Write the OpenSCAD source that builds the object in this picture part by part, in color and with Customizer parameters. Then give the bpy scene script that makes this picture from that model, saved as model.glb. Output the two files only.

--

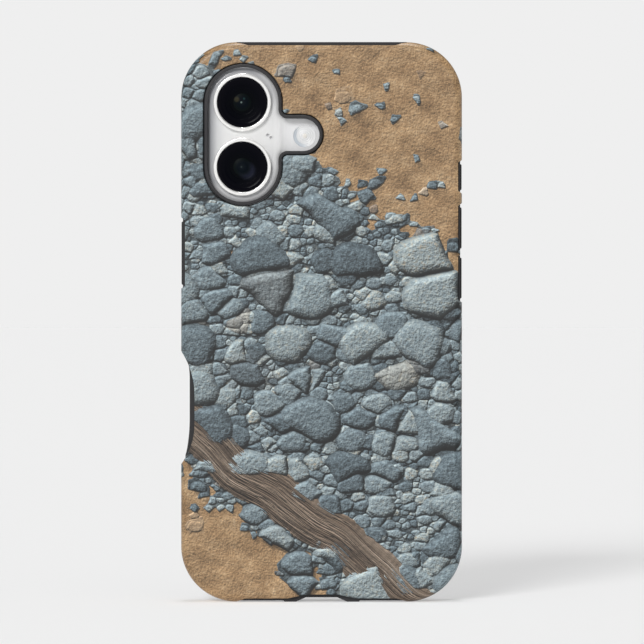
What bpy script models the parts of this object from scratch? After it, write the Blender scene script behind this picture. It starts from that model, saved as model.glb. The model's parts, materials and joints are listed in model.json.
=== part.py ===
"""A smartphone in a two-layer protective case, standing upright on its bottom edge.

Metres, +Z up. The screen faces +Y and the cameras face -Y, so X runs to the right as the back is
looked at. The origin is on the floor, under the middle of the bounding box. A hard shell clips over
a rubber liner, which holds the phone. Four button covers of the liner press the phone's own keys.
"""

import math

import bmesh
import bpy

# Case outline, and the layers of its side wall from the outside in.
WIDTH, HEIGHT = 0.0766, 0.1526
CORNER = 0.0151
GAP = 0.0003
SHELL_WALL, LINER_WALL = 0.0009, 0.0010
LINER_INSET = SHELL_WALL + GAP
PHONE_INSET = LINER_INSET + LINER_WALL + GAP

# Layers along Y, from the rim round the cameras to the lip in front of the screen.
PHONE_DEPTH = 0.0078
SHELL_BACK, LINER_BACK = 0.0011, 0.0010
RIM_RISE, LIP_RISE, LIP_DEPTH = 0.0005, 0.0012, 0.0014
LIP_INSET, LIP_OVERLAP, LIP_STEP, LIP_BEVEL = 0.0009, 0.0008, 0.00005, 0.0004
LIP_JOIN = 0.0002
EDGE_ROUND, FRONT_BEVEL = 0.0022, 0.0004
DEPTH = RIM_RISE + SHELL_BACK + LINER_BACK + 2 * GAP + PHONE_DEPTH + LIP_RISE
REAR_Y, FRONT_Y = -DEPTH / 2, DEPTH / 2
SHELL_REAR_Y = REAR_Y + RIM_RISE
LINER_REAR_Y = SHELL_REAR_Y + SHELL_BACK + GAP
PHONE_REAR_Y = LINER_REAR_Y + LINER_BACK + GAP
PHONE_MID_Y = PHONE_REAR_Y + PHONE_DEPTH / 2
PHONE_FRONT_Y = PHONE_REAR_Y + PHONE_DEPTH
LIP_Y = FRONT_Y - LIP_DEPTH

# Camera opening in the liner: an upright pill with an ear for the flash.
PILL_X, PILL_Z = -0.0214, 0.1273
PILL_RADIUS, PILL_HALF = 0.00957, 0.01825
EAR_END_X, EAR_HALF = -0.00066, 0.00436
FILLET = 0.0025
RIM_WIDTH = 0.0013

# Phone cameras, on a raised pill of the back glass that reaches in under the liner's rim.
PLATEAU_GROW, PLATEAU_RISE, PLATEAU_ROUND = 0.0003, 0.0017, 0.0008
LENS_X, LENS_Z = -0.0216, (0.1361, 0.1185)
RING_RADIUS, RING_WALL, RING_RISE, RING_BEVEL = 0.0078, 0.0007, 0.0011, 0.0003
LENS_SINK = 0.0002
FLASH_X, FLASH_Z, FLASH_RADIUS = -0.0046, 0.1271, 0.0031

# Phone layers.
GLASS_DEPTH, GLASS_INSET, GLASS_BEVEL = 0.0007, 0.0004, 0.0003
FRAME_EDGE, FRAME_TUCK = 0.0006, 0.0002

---

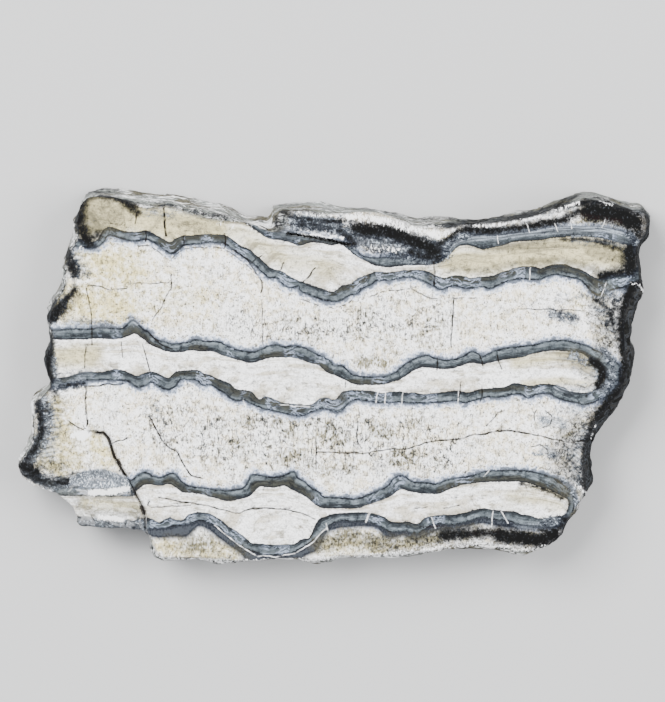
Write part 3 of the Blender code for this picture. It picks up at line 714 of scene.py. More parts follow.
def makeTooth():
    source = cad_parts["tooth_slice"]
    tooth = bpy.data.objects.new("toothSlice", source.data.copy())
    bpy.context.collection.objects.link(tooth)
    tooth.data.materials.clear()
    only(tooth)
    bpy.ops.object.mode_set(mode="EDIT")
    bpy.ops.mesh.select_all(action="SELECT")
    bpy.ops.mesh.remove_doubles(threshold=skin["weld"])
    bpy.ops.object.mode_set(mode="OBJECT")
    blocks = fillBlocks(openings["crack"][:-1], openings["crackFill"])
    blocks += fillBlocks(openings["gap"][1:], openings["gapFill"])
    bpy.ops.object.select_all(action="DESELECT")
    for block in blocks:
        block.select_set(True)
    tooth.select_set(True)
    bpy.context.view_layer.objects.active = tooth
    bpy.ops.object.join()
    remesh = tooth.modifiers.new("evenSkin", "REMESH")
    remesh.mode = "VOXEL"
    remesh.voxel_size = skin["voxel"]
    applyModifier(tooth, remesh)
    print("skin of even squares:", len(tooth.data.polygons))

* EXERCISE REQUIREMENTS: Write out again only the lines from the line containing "What bpy script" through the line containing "RIM_WIDTH = 0.0013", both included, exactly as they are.

* ANSWER FOR THIS EXERCISE:
What bpy script models the parts of this object from scratch? After it, write the Blender scene script behind this picture. It starts from that model, saved as model.glb. The model's parts, materials and joints are listed in model.json.
=== part.py ===
"""A smartphone in a two-layer protective case, standing upright on its bottom edge.

Metres, +Z up. The screen faces +Y and the cameras face -Y, so X runs to the right as the back is
looked at. The origin is on the floor, under the middle of the bounding box. A hard shell clips over
a rubber liner, which holds the phone. Four button covers of the liner press the phone's own keys.
"""

import math

import bmesh
import bpy

# Case outline, and the layers of its side wall from the outside in.
WIDTH, HEIGHT = 0.0766, 0.1526
CORNER = 0.0151
GAP = 0.0003
SHELL_WALL, LINER_WALL = 0.0009, 0.0010
LINER_INSET = SHELL_WALL + GAP
PHONE_INSET = LINER_INSET + LINER_WALL + GAP

# Layers along Y, from the rim round the cameras to the lip in front of the screen.
PHONE_DEPTH = 0.0078
SHELL_BACK, LINER_BACK = 0.0011, 0.0010
RIM_RISE, LIP_RISE, LIP_DEPTH = 0.0005, 0.0012, 0.0014
LIP_INSET, LIP_OVERLAP, LIP_STEP, LIP_BEVEL = 0.0009, 0.0008, 0.00005, 0.0004
LIP_JOIN = 0.0002
EDGE_ROUND, FRONT_BEVEL = 0.0022, 0.0004
DEPTH = RIM_RISE + SHELL_BACK + LINER_BACK + 2 * GAP + PHONE_DEPTH + LIP_RISE
REAR_Y, FRONT_Y = -DEPTH / 2, DEPTH / 2
SHELL_REAR_Y = REAR_Y + RIM_RISE
LINER_REAR_Y = SHELL_REAR_Y + SHELL_BACK + GAP
PHONE_REAR_Y = LINER_REAR_Y + LINER_BACK + GAP
PHONE_MID_Y = PHONE_REAR_Y + PHONE_DEPTH / 2
PHONE_FRONT_Y = PHONE_REAR_Y + PHONE_DEPTH
LIP_Y = FRONT_Y - LIP_DEPTH

# Camera opening in the liner: an upright pill with an ear for the flash.
PILL_X, PILL_Z = -0.0214, 0.1273
PILL_RADIUS, PILL_HALF = 0.00957, 0.01825
EAR_END_X, EAR_HALF = -0.00066, 0.00436
FILLET = 0.0025
RIM_WIDTH = 0.0013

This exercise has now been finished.